The academy’s report faulted EPA’s system for measuring emissions from manure of animals such as pigs, beef and dairy cattle and poultry, and it said the lack of certainty mades it hard for government regulators to do their jobs.

The Sierra Club circulated a statement Monday saying the Bush administration was having closed-door meetings with livestock and poultry industry officials to exempt them from government lawsuits and clean-air laws. The stench and waste from corporate farms has increasingly become an issue as it has irritated neighboring communities.

“Exempting animal factories from basic environmental laws like the Clean Air Act would quite simply put thousands of communities at risk,” said Brent Newell, a Sierra Club attorney.
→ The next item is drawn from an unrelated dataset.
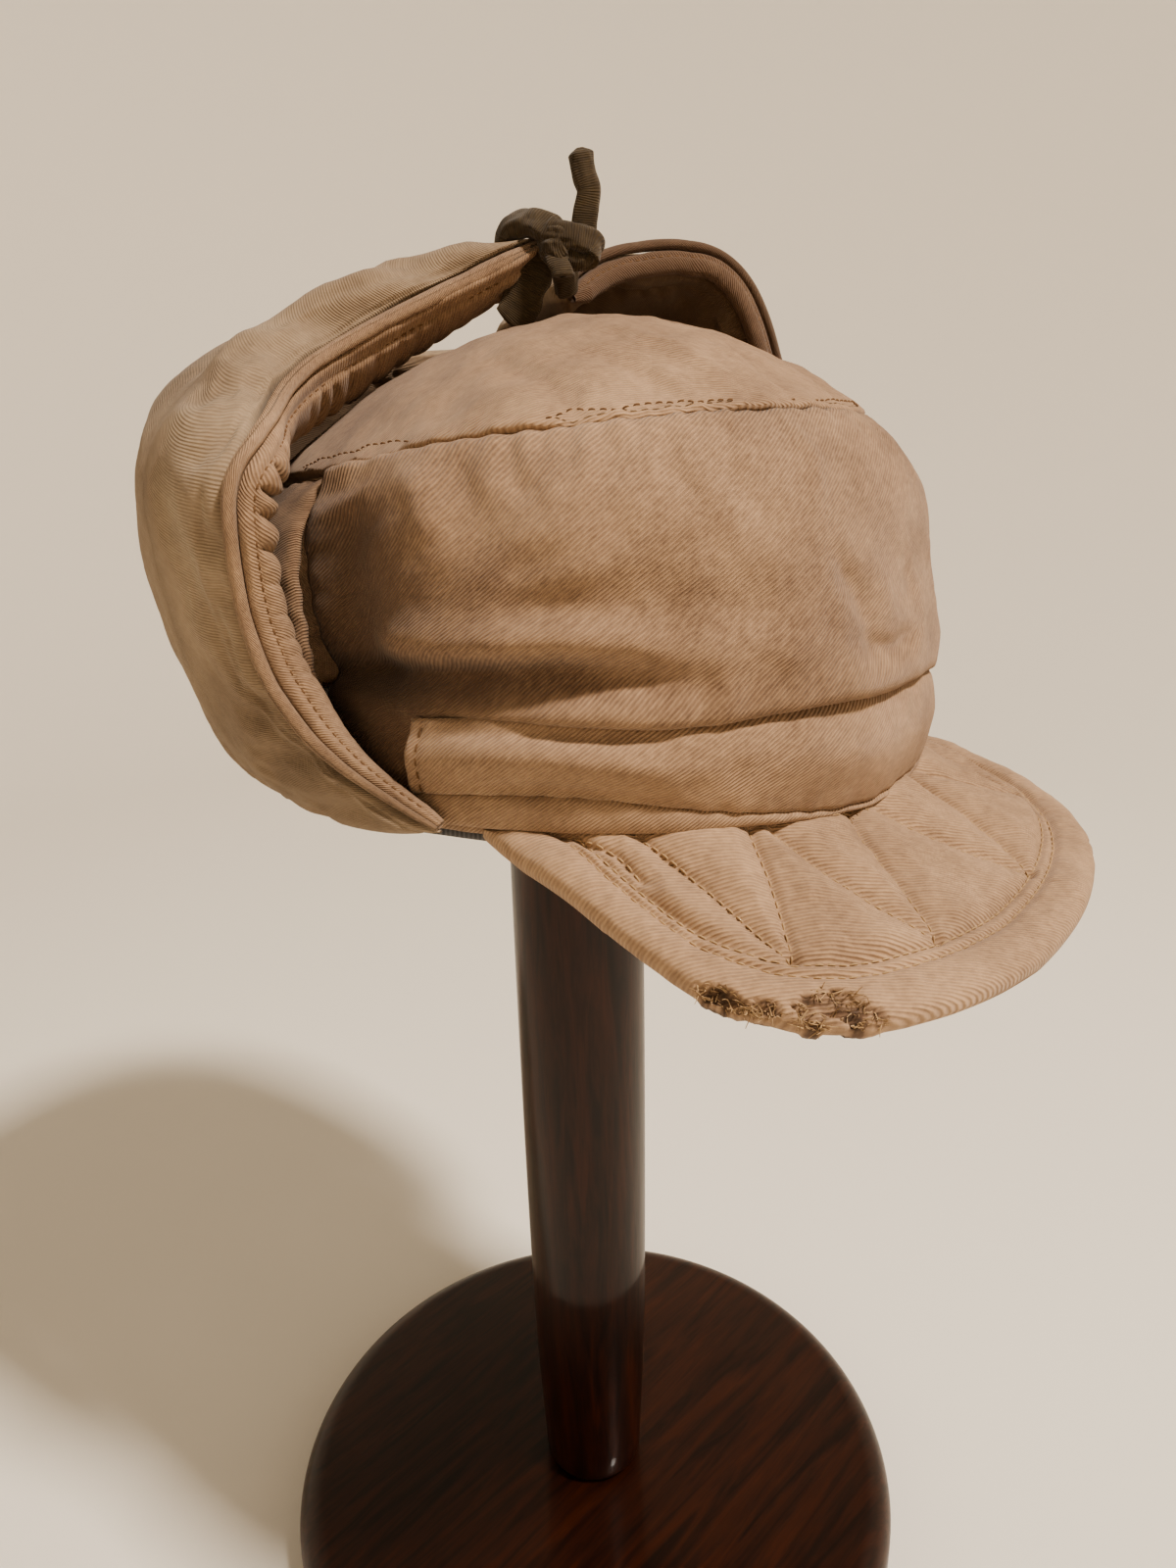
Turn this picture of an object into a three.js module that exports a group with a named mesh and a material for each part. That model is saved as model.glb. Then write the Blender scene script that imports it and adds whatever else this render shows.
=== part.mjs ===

The club also released a copy of a nearly year-old confidential memo to EPA officials from Washington-based agriculture lobbyist John Thorne proposing two years of industry-paid research — estimated to cost about $11 million — into the science behind air emissions monitoring.

During that time, Thorne said, EPA could provide immunity or “safe harbor protection” from government lawsuits to the several thousand farms expected to participate in the planned research.

J.P. Suarez, EPA’s enforcement chief, said an immunity deal with industry could be accomplished by having EPA agree not to sue industry groups during the two years of research, though any agreement would require animal feeding operations to eventually comply with clean air and Superfund laws.

“We would gather data and at the end of the day we would evaluate which farms would be subject to the Clean Air Act,” Suarez said.

Thorne, who represents many of the largest agricultural groups, said the impetus for the proposal was to better understand the science of monitoring for nitrous oxide, soot and volatile organic compounds, as required by the Clean Air Act, and for ammonia and hydrogen sulfide, as required by Superfund’s emergency reporting provision.

“The main reason for the whole discussion with EPA is research. We’re not talking about a permanent exemption from the laws. All we’re asking for is that no one can take the data we’re paying to generate and use it against us,” Thorne said.

He said the goal is to clarify which farms must comply with the laws.

But giving the industry immunity isn’t a good idea, wrote Bill Becker, who heads a group representing state and local air pollution program administrators and control officials, in a letter to EPA Administrator Christie Whitman last month.

Becker told Whitman it would “impede the ability of states and localities to address agricultural air emissions, and also set troubling precedent in air quality legislation.”